La prise de position du Colonel en retraite Ann Wright sous forme d’une lettre ouverte du 18 septembre reproduite par un grand nombre de médias, a jeté un trouble supplémentaire dans les esprits ; extraits :
« …Une grande partie de mon expérience concerne les lois de la guerre. La plupart des Américains ne réalisent pas que nos guerres en Irak et en Afghanistan ont violé des lois nationales et internationales, violations prouvées par les documents que Manning est accusé d’avoir remis à Wikileaks…Quand je suis entrée dans l’armée américaine, tout comme Manning, j’ai prêté serment de protéger la Constitution et le peuple américain. C’est ce qui m’a conduit à démissionner quand les USA ont envahi l’Irak en 2003.
La protection de la Constitution prime sur le respect des ordres et Manning devrait être félicité pour avoir pris la bonne décision. Bradley Manning est un patriote de notre démocratie qui est demeuré loyal à ce qui est bien, au risque d’en subir les conséquences pour sa sécurité. Sa loyauté à la Constitution et au peuple américain transcende toute espèce de politique partisane. Tout comme Daniel Ellsberg vis-à-vis des mensonges des dirigeants américains au sujet de la guerre du Viet Nam, Manning est accusé pour avoir attiré l’attention sur l’illégalité des guerres d’aujourd’hui… »
Des propos inacceptables pour la droite américaine la plus conservatrice qui, depuis peu, a placé le débat sur un autre terrain : celui de la doctrine « DADT – Don’t ask, don’t tell » qui définit la position actuelle – de plus en plus critiquée de toutes parts – de l’armée américaine sur l’homosexualité. Selon ce principe qui découle d’une loi fédérale, l’armée s’interdit en effet d’entreprendre quoi que ce soit pour déterminer l’orientation sexuelle des militaires et des candidats au recrutement tout en excluant ceux « qui démontrent une propension ou une intention de se livrer à des actes homosexuels….qui créeraient un risque inacceptable pour le moral, l’ordre, la discipline et la cohésion qui sont l’essence même de l’efficacité militaire… ».
Le Family Research Council, (FRC) émanation de la droite conservatrice et puritaine un brin adepte de notre célèbre slogan un peu oublié « Travail, Famille, Patrie », n’est pas en reste.

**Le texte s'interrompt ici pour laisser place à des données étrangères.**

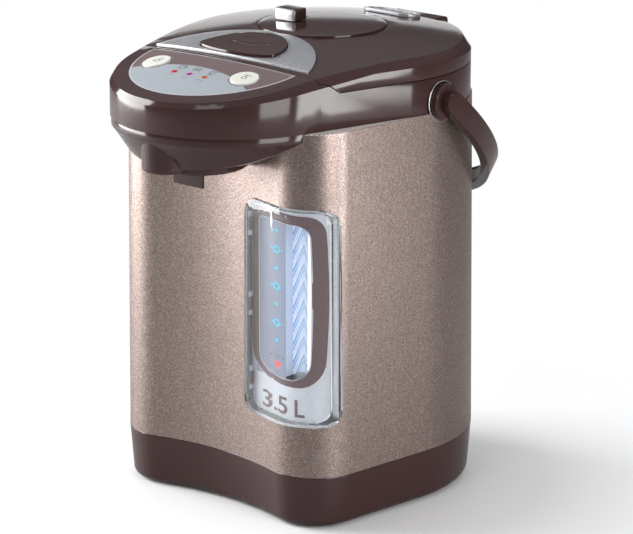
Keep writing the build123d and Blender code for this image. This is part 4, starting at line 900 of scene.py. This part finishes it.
def add_panel_signs():
    """Small signs over the lenses, dashes before them, and an icon on each button."""
    ink = plastic("sign_grey", (0.10, 0.09, 0.10), 0.4, 0.01, 1500.0, 0.1)
    y = LED_Y + 7.6 * MM
    cup = join([flat_ring(2.6 * MM, 2.1 * MM), shifted(flat_bar(5.4 * MM, 0.45 * MM), 0, 2.2 * MM),
                shifted(flat_ring(1.2 * MM, 0.8 * MM), 3.4 * MM, 0)])
    lay_flat(cup, -LED_PITCH, y, "control_panel", "sign_cup", ink)
    waves = [shifted(flat_bar(5.6 * MM, 0.45 * MM), 0, step * 1.7 * MM) for step in (-1, 0, 1)]
    waves += [shifted(flat_bar(0.45 * MM, 4.6 * MM), side * 2.6 * MM, 0) for side in (-1, 1)]
    lay_flat(join(waves), 0, y, "control_panel", "sign_heat", ink)
    tap = [flat_ring(2.4 * MM, 1.9 * MM),
           shifted(flat_bar(3.2 * MM, 0.45 * MM), 2.6 * MM, 2.2 * MM),
           shifted(flat_bar(4.0 * MM, 0.45 * MM), 0, -3.2 * MM)]
    lay_flat(join(tap), LED_PITCH, y, "control_panel", "sign_keep", ink)
    for step in (-1, 0, 1):
        dash = [shifted(flat_bar(1.5 * MM, 0.4 * MM), part * 2.0 * MM, 0) for part in (-1, 0, 1)]
        lay_flat(join(dash), step * LED_PITCH, LED_Y - 4.6 * MM, "control_panel",
                 f"sign_dash_{step + 2}", ink)
    lock = [shifted(flat_bar(4.6 * MM, 0.5 * MM), 0, step * 1.5 * MM) for step in (-1, 1)]
    lock += [shifted(flat_bar(0.5 * MM, 3.5 * MM), side * 2.1 * MM, 0) for side in (-1, 1)]
    lock += [shifted(flat_ring(1.6 * MM, 1.15 * MM), 1.2 * MM, 2.7 * MM)]
    lay_flat(join(lock), -BUTTON_X, BUTTON_Y, "unlock_button", "sign_unlock", ink,
             "left_button")
    drop = [shifted(flat_ring(1.9 * MM, 1.4 * MM), 0, -0.6 * MM),
            shifted(flat_bar(5.6 * MM, 0.5 * MM), 0, 3.2 * MM),
            shifted(flat_bar(0.5 * MM, 1.8 * MM), 0, 2.1 * MM)]
    lay_flat(join(drop), BUTTON_X, BUTTON_Y, "dispense_button", "sign_pour", ink,
             "right_button")


# ------------------------------------------------------------------ shell's edge, bosses, bellows
# the shell's outline at its top, from the pot's axis, in mm
NECK_REAR = 99.4                         # radius of the rear half
NECK_CORNER = (63.07, -76.53, 29.9)      # front corners: middle and radius
NECK_HOLLOW = (-280.6, 183.7)            # hollow front: middle and radius
HOLLOW_TURN = 17.2                       # half of the hollow's arc, in degrees
HOSE = (66.5, -91.5, 7.2)                # hole for the pouring hose: middle and radius
LIP_INSIDE = 0.8                         # the lip's inner edge, as a share of the outline


def arc(x, y, radius, start, end, steps):
    turns = [radians(start + (end - start) * n / steps) for n in range(steps + 1)]
    return [(x + radius * cos(turn), y + radius * sin(turn)) for turn in turns]


def neck_line(share=1.0):
    """The shell's outline at its top edge, drawn in towards the pot's axis by a share."""
    x, y, radius = NECK_CORNER
    centre, hollow = NECK_HOLLOW
    line = arc(0, 0, NECK_REAR, 185, -5, 60)
    line += arc(x, y, radius, -5, -90 - HOLLOW_TURN, 20)
    line += arc(0, centre, hollow, 90 - HOLLOW_TURN, 90 + HOLLOW_TURN, 24)[1:-1]
    line += arc(-x, y, radius, -90 + HOLLOW_TURN, -175, 20)
    return [(px * share * MM, py * share * MM, 0) for px, py in line]


def add_shell_lip():
    """The steel shell's top edge, folded in under the head, open for the pouring hose; its pale
    colour is a painted highlight.
    """
    x, y, radius = HOSE
    hose = [(px * MM, py * MM, 0) for px, py in arc(x, y, radius, 0, 345, 23)]
    lip = flat_shape((neck_line(), neck_line(LIP_INSIDE), hose))
    lip.location = (0, AXIS_Y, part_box("outer_shell")[1][2] - 0.6 * MM)
    settle(lip, "shell_top_lip")
    finish_with(lip, "SOLIDIFY", thickness=0.5 * MM, offset=1.0)
    finish_with(lip, "BEVEL", width=0.15 * MM, segments=2, limit_method="ANGLE")
    smooth(lip)
    # pale colour: painted highlight where the shell's edge catches the light
    paint(lip, plastic("folded_edge_painted_highlight", (0.80, 0.74, 0.71), 0.4, 0.02, 1500.0, 0.2))
    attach(lip, "pot")


SEAT_X, SEAT_Y, SEAT_Z = 99.2 * MM, AXIS_Y + 4.8 * MM, 269.6 * MM
SEAT_R, SEAT_THICK = 13.0 * MM, 0.55 * MM


def add_boss_rings():
    """A bright ring round each seat of the handle."""
    for side, name in ((-1, "left"), (1, "right")):
        deselect()
        bpy.ops.mesh.primitive_torus_add(
            major_segments=64, minor_segments=10, major_radius=SEAT_R, minor_radius=SEAT_THICK,
            location=(side * SEAT_X, SEAT_Y, SEAT_Z), rotation=(0, pi / 2, 0))
        ring = settle(bpy.context.object, f"boss_ring_{name}")
        smooth(ring, 180)
        paint(ring, finishes["steel_drawn"])
        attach(ring, "pot")


def add_bellows():
    """Rubber bellows of the hand pump in five folds, carried by the body that holds the bellows."""
    (_, _, low), (outer, _, high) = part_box("bellows")
    inner, cuff, folds = 30.0 * MM, 2.0 * MM, 5
    pitch = (high - low - 2 * cuff) / folds
    steps = [(cuff, 1.0)]
    for _ in range(folds):
        steps += [(pitch / 2, inner / outer), (pitch / 2, outer / inner)]
    steps.append((cuff, 1.0))
    deselect()
    bpy.ops.mesh.primitive_circle_add(vertices=72, radius=outer, fill_type="NGON",
                                      location=(0, AXIS_Y, low))
    piece = bpy.context.object
    bpy.ops.object.mode_set(mode="EDIT")
    bpy.ops.mesh.select_all(action="SELECT")
    for rise, share in steps:
        bpy.ops.mesh.extrude_region_move(TRANSFORM_OT_translate={"value": (0, 0, rise)})
        bpy.ops.transform.resize(value=(share, share, 1), center_override=(0, AXIS_Y, low))
    bpy.ops.mesh.select_all(action="SELECT")
    bpy.ops.mesh.normals_make_consistent(inside=False)
    bpy.ops.object.mode_set(mode="OBJECT")
    settle(piece, "pump_bellows")
    finish_with(piece, "BEVEL", width=0.4 * MM, segments=2, limit_method="ANGLE")
    smooth(piece)
    paint(piece, finishes["rubber_black"])
    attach(piece, nodes["bellows"]["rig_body"])
    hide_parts("bellows")
    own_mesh(piece)


for node, finish in (("stripe_card", stripe_finish()), ("gauge_plate", plate_finish()),
                     ("control_panel", panel_finish()), ("led_lenses", lens_finish()),
                     ("lock_knob", knob_finish()), ("level_tube", thin_clear_finish()),
                     ("gauge_cover", cover_finish())):
    dress_node(node, finish)
add_gauge_ring()
add_gauge_marks()
add_gauge_volume()
add_gauge_walls()
add_panel_signs()
add_shell_lip()
add_boss_rings()
add_bellows()

# ------------------------------------------------------------------ camera, floor and lights
FRAME_WIDE = 633                         # pixels across the picture
FOCAL = 3307.9                           # in the same pixels
SENSOR = 36.0                            # mm across
REACH = 2.2263                           # from the camera to the point it looks at
LOOK_AT = (-3.832 * MM, -8.89 * MM, 150.0 * MM)   # right, up, height over the floor
AZIMUTH, ELEVATION = radians(41.89), radians(15.639)


def add_camera():
    back = Vector((sin(AZIMUTH) * cos(ELEVATION), -cos(AZIMUTH) * cos(ELEVATION), sin(ELEVATION)))
    right = Vector((cos(AZIMUTH), sin(AZIMUTH), 0))
    up = back.cross(right)
    target = Vector((0, AXIS_Y, LOOK_AT[2])) + right * LOOK_AT[0] + up * LOOK_AT[1]
    data = bpy.data.cameras.new("camera")
    data.sensor_width = SENSOR
    data.lens = FOCAL / FRAME_WIDE * SENSOR
    data.clip_end = 20.0
    camera = bpy.data.objects.new("camera", data)
    camera.matrix_world = Matrix.Translation(target + back * REACH) @ Matrix(
        (right, up, back)).transposed().to_4x4()
    bpy.context.scene.collection.objects.link(camera)
    bpy.context.scene.camera = camera


def seen_directly(tree):
    """1 for rays from the camera, also through clear parts; 0 for mirrored and lighting rays."""
    rays = tree.nodes.new("ShaderNodeLightPath")
    return math_node(tree, "MAXIMUM", rays.outputs["Is Camera Ray"],
                     rays.outputs["Is Transmission Ray"])


# the dim studio round the pot, from below (0) to above (1)
STUDIO = ((0.0, (0.16, 0.16, 0.165)), (0.5, (0.06, 0.06, 0.0612)), (0.62, (0.12, 0.12, 0.1224)),
          (0.8, (0.40, 0.40, 0.408)), (1.0, (0.48, 0.48, 0.50)))
BACKGROUND = (1.0, 1.0, 1.0)


def add_world():
    """White to the eye; the pot is lit by, and mirrors, a dim studio."""
    world = bpy.data.worlds.new("studio")
    bpy.context.scene.world = world
    world.use_nodes = True
    tree = world.node_tree
    tree.nodes.clear()
    place = tree.nodes.new("ShaderNodeTexCoord")
    split = tree.nodes.new("ShaderNodeSeparateXYZ")
    tree.links.new(place.outputs["Generated"], split.inputs[0])
    height = math_node(tree, "MULTIPLY_ADD", split.outputs[2], 0.5, 0.5)
    studio = colour_ramp(tree, height, STUDIO)
    light = tree.nodes.new("ShaderNodeBackground")
    tree.links.new(mix_colour(tree, seen_directly(tree), studio, BACKGROUND),
                   light.inputs["Color"])
    output = tree.nodes.new("ShaderNodeOutputWorld")
    tree.links.new(light.outputs[0], output.inputs[0])


FLOOR_WIDE, FLOOR_Z = 6.0, -0.2 * MM
FLOOR_SEEN = (0.93, 0.93, 0.93)
FLOOR_LIT = (0.42, 0.42, 0.42)           # what it throws back on the pot


def add_floor():
    """White floor; away from the pot it is plain white to the eye, so it has no horizon."""
    deselect()
    bpy.ops.mesh.primitive_plane_add(size=FLOOR_WIDE, location=(0, 0, FLOOR_Z))
    floor = settle(bpy.context.object, "floor")
    material, tree, shader = new_material("floor_white")
    shader.inputs["Roughness"].default_value = 0.6
    shader.inputs["Specular IOR Level"].default_value = 0.2
    _, x, y, _ = object_xyz(tree)
    reach = math_node(tree, "SQRT", math_node(tree, "ADD", math_node(tree, "MULTIPLY", x, x),
                                              math_node(tree, "MULTIPLY", y, y)))
    # 0 up to 167 mm from the middle of the floor, 1 from 333 mm on
    away = math_node(tree, "MINIMUM", math_node(
        tree, "MAXIMUM", math_node(tree, "MULTIPLY_ADD", reach, 6.0, -1.0), 0.0), 1.0)
    seen = seen_directly(tree)
    tree.links.new(mix_colour(tree, seen, FLOOR_LIT, FLOOR_SEEN), shader.inputs["Base Color"])
    white = tree.nodes.new("ShaderNodeEmission")
    blend = tree.nodes.new("ShaderNodeMixShader")
    output = next(n for n in tree.nodes if n.type == "OUTPUT_MATERIAL")
    tree.links.new(math_node(tree, "MULTIPLY", away, seen), blend.inputs[0])
    tree.links.new(shader.outputs[0], blend.inputs[1])
    tree.links.new(white.outputs[0], blend.inputs[2])
    tree.links.new(blend.outputs[0], output.inputs["Surface"])
    paint(floor, material)


def panel_light(name, wide, high, power, place, toward):
    """A lit rectangle that shines against a direction, the one in which it lies from the pot."""
    data = bpy.data.lights.new(name, "AREA")
    data.shape = "RECTANGLE"
    data.size, data.size_y = wide, high
    data.energy = power
    lamp = bpy.data.objects.new(name, data)
    lamp.location = place
    lamp.rotation_euler = toward.to_track_quat("Z", "Y").to_euler()
    bpy.context.scene.collection.objects.link(lamp)
    return lamp


AIM_HIGH = 160.0 * MM                    # about half the pot's height


def add_softbox(name, direction, distance, wide, high, power):
    """A lit panel that faces the middle of the pot."""
    toward = Vector(direction).normalized()
    place = Vector((0, AXIS_Y, AIM_HIGH)) + toward * distance
    panel_light(name, wide, high, power, place, toward)


def stand_softbox(name, azimuth, distance, wide, low, high, power, aside=0.0):
    """An upright lit panel over the floor; azimuth in degrees from +X to +Y, then moved aside."""
    turn = radians(azimuth)
    toward = Vector((cos(turn), sin(turn), 0))
    place = (Vector((0, AXIS_Y, (low + high) / 2)) + toward * distance
             + Vector((-sin(turn), cos(turn), 0)) * aside)
    lamp = panel_light(name, wide, high - low, power, place, toward)
    lamp.visible_transmission = False


def add_lights():
    stand_softbox("strip_right", 0.0, 0.86, 0.20, 0.0, 0.25, 1.5, 0.225)
    stand_softbox("softbox_right", -12.0, 1.1, 0.55, 0.0, 0.8, 7)
    stand_softbox("softbox_left", 207.0, 1.4, 1.1, 0.0, 1.2, 46)
    stand_softbox("softbox_back", 132.0, 1.8, 0.9, 0.02, 0.6, 1.6)
    add_softbox("softbox_front", (0.25, -1.0, 0.75), 2.4, 0.8, 0.8, 4)
    add_softbox("overhead", (-0.2, 0.2, 1.0), 1.7, 1.5, 1.2, 5)


add_camera()
add_world()
add_floor()
add_lights()
bpy.context.scene.view_settings.view_transform = "Standard"
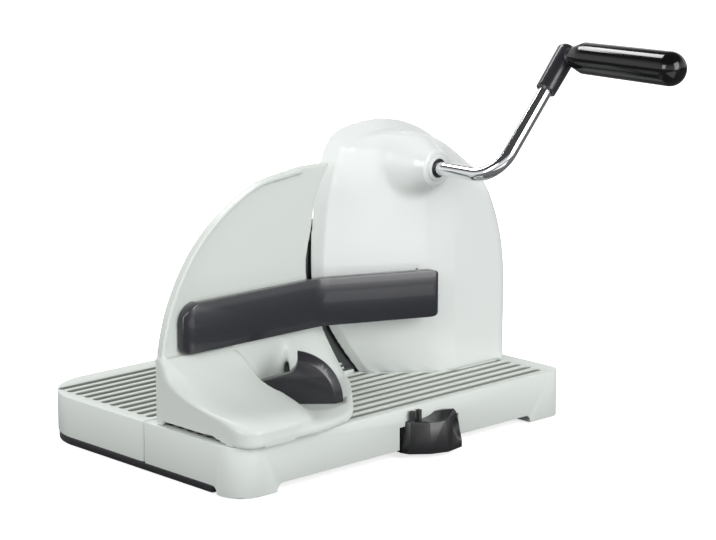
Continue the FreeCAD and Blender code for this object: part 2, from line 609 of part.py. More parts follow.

S’appuyant sournoisement sur un article du quotidien anglais Daily Telegraph du 30 juillet, le FRC a décidé de porter ses coups en dessous de la ceinture ; et l’éditorialiste de son site s’en donne à cœur joie : « …Il s’avère que Manning est un activiste extrême de la cause homosexuelle dont la fureur contre la doctrine militaire en la matière pourrait bien l’avoir poussé à publier des documents militaires ultra secrets… ».
Le FRC repasse une couche couleur arc en ciel un peu plus loin : « Selon le Telegraph, Manning a une longue histoire de militant en faveur des gays, lesbiennes et transsexuels ; des sources affirment même qu’il aurait pu être sur le point d’envisager de changer de sexe au moment ou il a fuité sur Internet… » avant de conclure : « …malheureusement pour nous tous, la trahison de Manning confirme douloureusement ce que ne cessent de répéter des groupes comme le FRC : l’instabilité qui caractérise le mode de vie homosexuel est préjudiciable à l’aptitude militaire… »
Alors, le soldat Manning est-il un héros ou une folasse manipulée par les talibans ? Seule certitude, sa mère, Susan et son oncle Kevin Fox, ont été littéralement dévastés en entendant l’amiral Mike Mullen, président du US Military’s joint Chiefs of Staff, affirmer avec une rare violence « que les fuitards pourraient bien déjà avoir sur les mains le sang de jeunes soldats ou celui de familles afghanes ».
Étonnant comme c’est facile de charger une mule. Bradley Maning aurait du sang sur les mains… Mais ceux qui ont ont vraiment du sang sur les mains, ce ne serait pas plutôt ceux qui ont déclaré la guerre ? LE président, les ministres, les conseillers, les généraux….
Encore une fois, les vraies questions sont éludées, les vrais responsables sont protégés.